* _GIVEN DATA_:
-.-.-

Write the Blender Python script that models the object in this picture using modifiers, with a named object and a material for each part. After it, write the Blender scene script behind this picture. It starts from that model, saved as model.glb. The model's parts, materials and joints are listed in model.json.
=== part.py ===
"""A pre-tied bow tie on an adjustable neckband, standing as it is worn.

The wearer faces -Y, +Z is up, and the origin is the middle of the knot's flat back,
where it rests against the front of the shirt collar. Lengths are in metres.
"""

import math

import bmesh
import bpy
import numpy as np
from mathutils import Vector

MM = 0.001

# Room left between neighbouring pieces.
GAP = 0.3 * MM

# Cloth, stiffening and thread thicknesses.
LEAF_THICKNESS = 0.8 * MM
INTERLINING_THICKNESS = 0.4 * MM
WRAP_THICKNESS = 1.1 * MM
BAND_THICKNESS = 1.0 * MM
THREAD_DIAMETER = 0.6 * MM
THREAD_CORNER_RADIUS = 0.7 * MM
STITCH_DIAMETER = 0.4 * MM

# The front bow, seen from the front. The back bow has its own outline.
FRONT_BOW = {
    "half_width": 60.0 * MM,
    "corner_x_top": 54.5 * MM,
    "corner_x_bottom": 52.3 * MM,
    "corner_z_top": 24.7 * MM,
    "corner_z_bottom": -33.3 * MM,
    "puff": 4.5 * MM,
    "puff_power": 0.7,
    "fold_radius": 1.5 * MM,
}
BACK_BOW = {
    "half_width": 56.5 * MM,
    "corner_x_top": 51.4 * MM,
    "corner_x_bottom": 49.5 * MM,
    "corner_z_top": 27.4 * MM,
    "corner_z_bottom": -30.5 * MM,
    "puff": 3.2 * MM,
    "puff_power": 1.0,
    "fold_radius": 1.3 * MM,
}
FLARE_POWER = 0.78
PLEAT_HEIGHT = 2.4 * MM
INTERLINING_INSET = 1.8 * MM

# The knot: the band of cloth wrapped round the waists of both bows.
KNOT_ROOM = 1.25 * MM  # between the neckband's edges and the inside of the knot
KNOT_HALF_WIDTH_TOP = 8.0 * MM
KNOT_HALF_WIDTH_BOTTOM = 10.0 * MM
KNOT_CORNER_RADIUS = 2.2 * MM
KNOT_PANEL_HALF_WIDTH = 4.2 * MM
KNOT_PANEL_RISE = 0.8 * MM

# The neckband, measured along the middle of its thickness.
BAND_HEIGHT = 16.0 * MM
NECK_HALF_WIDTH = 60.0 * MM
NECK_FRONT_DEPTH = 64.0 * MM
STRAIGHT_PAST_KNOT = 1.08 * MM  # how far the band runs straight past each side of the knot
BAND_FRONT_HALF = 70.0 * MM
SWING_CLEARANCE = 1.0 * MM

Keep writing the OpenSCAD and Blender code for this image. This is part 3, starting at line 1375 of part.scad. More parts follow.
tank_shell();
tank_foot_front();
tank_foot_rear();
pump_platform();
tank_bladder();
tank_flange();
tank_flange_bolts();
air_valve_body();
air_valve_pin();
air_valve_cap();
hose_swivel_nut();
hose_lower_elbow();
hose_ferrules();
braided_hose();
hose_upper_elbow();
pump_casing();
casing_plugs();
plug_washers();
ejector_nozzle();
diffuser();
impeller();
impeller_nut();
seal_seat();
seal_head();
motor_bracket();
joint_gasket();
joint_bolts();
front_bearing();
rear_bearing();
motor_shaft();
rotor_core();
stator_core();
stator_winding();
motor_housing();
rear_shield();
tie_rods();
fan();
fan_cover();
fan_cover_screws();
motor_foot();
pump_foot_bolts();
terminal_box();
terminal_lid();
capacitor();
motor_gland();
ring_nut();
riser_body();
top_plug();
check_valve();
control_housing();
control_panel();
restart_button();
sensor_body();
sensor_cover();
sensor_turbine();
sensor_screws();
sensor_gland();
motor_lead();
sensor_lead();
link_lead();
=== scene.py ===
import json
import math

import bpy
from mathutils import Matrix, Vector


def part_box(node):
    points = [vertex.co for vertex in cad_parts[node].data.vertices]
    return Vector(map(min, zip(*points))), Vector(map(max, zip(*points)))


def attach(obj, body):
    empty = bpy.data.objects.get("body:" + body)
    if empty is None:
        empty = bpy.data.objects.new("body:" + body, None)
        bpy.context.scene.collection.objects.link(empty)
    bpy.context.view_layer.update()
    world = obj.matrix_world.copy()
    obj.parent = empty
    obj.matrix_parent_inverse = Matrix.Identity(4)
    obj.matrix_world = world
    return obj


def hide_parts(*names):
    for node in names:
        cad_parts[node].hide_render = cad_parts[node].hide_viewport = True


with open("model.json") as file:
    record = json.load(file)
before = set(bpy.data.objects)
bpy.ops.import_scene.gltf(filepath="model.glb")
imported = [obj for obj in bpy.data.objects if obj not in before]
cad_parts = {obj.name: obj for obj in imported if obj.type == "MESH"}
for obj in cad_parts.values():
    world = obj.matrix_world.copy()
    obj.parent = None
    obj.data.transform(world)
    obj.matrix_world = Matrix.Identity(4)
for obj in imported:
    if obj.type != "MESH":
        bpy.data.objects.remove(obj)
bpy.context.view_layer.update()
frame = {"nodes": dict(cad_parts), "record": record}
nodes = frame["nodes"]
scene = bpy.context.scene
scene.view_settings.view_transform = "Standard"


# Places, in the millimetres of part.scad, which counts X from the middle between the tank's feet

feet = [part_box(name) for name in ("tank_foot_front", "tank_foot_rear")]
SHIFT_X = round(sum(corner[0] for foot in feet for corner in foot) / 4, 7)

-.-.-

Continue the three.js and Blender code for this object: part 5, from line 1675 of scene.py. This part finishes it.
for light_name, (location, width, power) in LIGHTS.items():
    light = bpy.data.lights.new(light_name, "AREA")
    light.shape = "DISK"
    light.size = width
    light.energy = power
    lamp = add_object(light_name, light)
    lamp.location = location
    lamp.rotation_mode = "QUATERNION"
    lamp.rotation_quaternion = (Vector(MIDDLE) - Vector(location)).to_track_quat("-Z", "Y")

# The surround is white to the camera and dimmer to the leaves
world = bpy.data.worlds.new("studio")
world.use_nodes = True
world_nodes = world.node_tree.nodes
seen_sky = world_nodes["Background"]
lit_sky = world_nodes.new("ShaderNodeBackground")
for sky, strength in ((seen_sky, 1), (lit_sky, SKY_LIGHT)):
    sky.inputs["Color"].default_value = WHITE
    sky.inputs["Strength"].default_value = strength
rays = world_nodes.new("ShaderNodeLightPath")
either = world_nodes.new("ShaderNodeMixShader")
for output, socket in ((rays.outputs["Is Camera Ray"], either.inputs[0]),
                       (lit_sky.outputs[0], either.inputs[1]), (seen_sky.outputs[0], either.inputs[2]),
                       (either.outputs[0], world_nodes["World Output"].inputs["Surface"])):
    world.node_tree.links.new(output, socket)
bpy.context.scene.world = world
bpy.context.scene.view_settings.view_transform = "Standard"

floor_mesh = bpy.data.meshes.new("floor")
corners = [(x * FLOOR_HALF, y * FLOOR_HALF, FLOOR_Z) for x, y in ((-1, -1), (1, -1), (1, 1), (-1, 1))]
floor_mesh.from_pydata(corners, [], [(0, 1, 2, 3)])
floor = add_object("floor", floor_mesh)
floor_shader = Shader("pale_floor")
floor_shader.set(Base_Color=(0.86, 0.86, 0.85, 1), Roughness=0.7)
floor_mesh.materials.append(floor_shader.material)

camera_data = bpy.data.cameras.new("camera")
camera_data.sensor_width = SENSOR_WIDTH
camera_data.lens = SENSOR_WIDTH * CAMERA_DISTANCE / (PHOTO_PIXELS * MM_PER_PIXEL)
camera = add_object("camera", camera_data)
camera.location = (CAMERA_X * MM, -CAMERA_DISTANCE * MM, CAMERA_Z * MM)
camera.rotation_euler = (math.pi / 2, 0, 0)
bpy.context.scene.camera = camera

-.-.-

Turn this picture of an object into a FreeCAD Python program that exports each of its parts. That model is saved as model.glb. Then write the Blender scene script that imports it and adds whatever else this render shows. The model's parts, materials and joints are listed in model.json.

-.-.-

* _YOUR GOAL_: Only the lines from the one containing "Continue the three.js" through the one containing "lamp.rotation_quaternion = (Vector(MIDDLE)" are to be reproduced, exactly as they appear.

* _THE RESULT_:
Continue the three.js and Blender code for this object: part 5, from line 1675 of scene.py. This part finishes it.
for light_name, (location, width, power) in LIGHTS.items():
    light = bpy.data.lights.new(light_name, "AREA")
    light.shape = "DISK"
    light.size = width
    light.energy = power
    lamp = add_object(light_name, light)
    lamp.location = location
    lamp.rotation_mode = "QUATERNION"
    lamp.rotation_quaternion = (Vector(MIDDLE) - Vector(location)).to_track_quat("-Z", "Y")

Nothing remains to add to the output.